• **EXERCISE DETAILS**: Look through the data below and extract, unchanged, the lines from the one that contains "corner_block = eased_block()" to the one that contains "cad_parts[node].hide_render = cad_parts[node].hide_viewport", both included.

• **PROVIDED MATERIAL**:
— START —

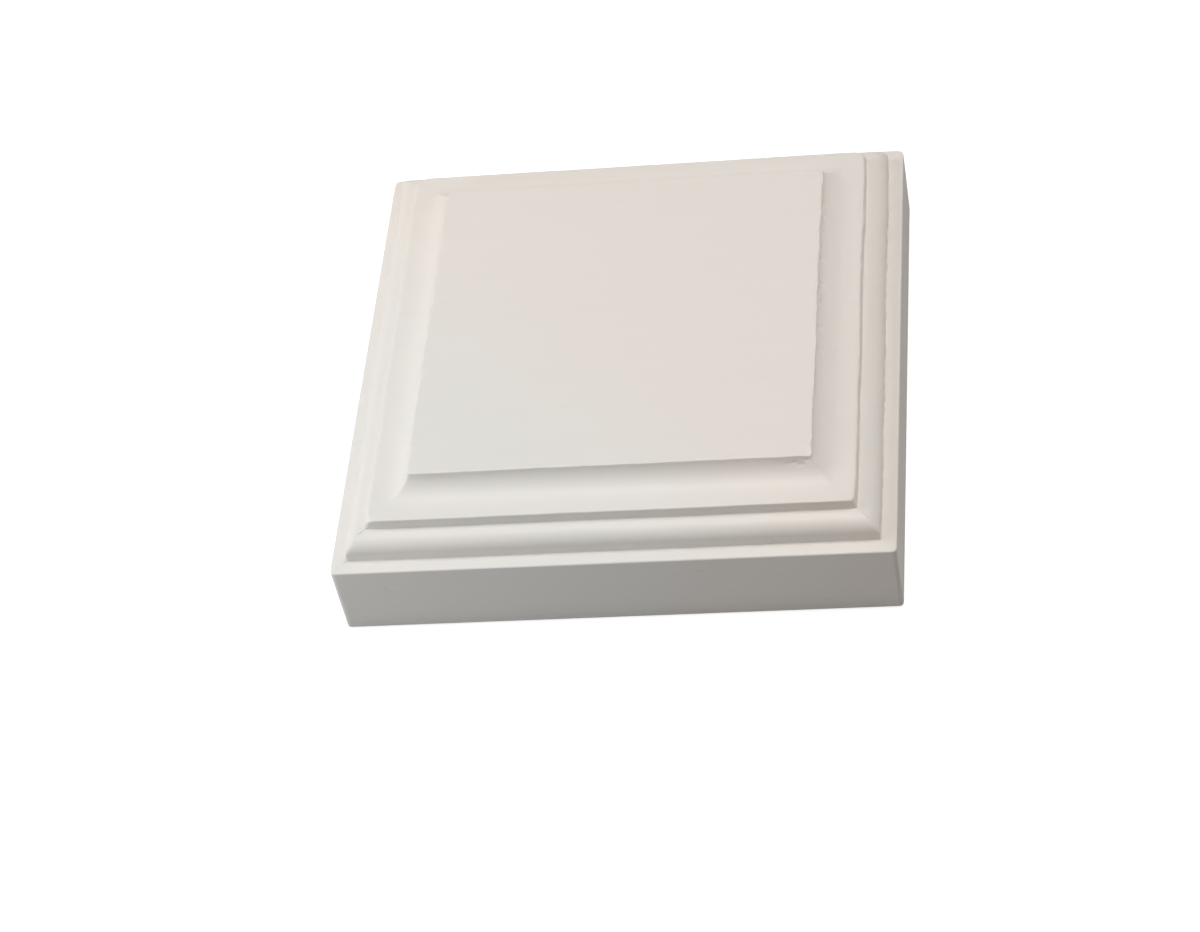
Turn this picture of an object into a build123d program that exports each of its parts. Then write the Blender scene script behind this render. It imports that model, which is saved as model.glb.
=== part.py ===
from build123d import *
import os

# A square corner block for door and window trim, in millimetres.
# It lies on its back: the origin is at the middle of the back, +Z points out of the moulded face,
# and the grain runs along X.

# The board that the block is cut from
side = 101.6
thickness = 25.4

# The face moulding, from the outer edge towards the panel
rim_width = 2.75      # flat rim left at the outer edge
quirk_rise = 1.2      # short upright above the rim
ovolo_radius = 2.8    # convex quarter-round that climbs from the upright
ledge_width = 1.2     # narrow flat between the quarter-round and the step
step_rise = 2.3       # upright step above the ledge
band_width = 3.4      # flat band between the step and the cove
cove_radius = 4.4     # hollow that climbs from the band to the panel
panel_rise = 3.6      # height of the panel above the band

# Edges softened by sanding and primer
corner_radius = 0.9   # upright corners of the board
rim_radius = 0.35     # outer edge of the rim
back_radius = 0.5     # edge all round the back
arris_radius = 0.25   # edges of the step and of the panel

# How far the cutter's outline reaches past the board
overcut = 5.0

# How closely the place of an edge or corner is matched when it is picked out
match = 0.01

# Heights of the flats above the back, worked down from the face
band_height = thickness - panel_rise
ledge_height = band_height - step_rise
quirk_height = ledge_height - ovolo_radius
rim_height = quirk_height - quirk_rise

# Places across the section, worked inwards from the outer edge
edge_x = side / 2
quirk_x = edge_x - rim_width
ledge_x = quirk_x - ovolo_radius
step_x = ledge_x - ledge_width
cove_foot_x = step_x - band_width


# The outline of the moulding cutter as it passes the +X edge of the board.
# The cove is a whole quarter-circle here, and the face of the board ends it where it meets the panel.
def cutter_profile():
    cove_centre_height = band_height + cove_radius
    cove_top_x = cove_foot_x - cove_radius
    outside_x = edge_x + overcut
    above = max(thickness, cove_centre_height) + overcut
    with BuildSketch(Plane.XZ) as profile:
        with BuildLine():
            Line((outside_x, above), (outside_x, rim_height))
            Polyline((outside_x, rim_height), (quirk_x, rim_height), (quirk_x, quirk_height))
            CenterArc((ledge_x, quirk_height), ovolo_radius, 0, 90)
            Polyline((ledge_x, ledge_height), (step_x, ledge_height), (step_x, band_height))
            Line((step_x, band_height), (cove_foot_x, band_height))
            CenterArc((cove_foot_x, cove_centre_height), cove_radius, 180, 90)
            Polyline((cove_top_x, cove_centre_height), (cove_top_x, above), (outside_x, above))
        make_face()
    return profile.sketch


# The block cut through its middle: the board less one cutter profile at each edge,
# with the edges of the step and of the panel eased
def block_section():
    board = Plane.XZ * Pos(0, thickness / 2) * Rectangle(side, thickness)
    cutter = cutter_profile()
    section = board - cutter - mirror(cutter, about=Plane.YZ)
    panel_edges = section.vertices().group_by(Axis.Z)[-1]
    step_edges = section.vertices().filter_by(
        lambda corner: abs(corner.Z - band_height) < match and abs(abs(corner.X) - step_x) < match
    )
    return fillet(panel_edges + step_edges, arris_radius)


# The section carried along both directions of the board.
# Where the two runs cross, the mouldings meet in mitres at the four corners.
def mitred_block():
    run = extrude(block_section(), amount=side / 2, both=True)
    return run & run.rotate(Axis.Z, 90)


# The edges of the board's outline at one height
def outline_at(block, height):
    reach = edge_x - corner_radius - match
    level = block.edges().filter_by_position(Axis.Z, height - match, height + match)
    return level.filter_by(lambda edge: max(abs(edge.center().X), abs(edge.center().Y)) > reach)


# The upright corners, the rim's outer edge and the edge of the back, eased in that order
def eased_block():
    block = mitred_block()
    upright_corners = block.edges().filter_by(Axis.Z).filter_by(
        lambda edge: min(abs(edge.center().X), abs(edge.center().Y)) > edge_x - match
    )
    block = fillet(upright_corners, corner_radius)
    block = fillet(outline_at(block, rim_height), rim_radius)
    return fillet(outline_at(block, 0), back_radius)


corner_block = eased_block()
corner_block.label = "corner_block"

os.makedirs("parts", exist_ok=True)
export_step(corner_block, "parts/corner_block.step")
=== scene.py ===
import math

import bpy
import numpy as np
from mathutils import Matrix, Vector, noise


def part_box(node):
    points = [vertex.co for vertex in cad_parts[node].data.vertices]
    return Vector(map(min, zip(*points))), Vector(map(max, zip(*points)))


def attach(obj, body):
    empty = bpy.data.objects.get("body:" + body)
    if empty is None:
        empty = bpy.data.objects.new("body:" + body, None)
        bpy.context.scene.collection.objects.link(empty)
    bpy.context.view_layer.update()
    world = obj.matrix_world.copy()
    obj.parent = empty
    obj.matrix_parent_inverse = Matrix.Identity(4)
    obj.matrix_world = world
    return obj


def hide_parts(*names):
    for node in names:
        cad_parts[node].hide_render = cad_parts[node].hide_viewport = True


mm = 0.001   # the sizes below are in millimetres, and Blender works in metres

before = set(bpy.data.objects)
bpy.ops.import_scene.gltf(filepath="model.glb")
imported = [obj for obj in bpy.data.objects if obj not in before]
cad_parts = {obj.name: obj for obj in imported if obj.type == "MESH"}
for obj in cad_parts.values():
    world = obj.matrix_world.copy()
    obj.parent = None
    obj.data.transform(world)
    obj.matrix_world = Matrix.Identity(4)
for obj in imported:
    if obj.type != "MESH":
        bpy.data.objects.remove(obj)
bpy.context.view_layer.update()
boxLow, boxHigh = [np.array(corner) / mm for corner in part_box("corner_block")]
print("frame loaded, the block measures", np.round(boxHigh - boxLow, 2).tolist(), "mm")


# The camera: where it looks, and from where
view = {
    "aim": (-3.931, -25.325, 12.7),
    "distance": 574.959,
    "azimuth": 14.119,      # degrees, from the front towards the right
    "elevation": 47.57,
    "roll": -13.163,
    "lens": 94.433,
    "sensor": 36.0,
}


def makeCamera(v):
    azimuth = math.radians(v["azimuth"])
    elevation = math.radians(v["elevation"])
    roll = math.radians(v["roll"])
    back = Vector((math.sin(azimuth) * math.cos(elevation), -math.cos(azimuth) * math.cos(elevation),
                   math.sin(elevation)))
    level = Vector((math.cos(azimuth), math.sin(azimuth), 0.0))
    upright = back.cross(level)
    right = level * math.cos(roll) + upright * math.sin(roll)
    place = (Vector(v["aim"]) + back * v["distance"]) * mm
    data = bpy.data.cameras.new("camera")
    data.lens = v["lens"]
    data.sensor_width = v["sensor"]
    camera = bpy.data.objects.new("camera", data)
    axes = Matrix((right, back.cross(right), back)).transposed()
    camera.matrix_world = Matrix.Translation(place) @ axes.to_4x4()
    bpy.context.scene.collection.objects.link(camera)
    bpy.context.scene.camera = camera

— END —

• **ANSWER TO THE TASK**:
corner_block = eased_block()
corner_block.label = "corner_block"

os.makedirs("parts", exist_ok=True)
export_step(corner_block, "parts/corner_block.step")
=== scene.py ===
import math

import bpy
import numpy as np
from mathutils import Matrix, Vector, noise


def part_box(node):
    points = [vertex.co for vertex in cad_parts[node].data.vertices]
    return Vector(map(min, zip(*points))), Vector(map(max, zip(*points)))


def attach(obj, body):
    empty = bpy.data.objects.get("body:" + body)
    if empty is None:
        empty = bpy.data.objects.new("body:" + body, None)
        bpy.context.scene.collection.objects.link(empty)
    bpy.context.view_layer.update()
    world = obj.matrix_world.copy()
    obj.parent = empty
    obj.matrix_parent_inverse = Matrix.Identity(4)
    obj.matrix_world = world
    return obj


def hide_parts(*names):
    for node in names:
        cad_parts[node].hide_render = cad_parts[node].hide_viewport = True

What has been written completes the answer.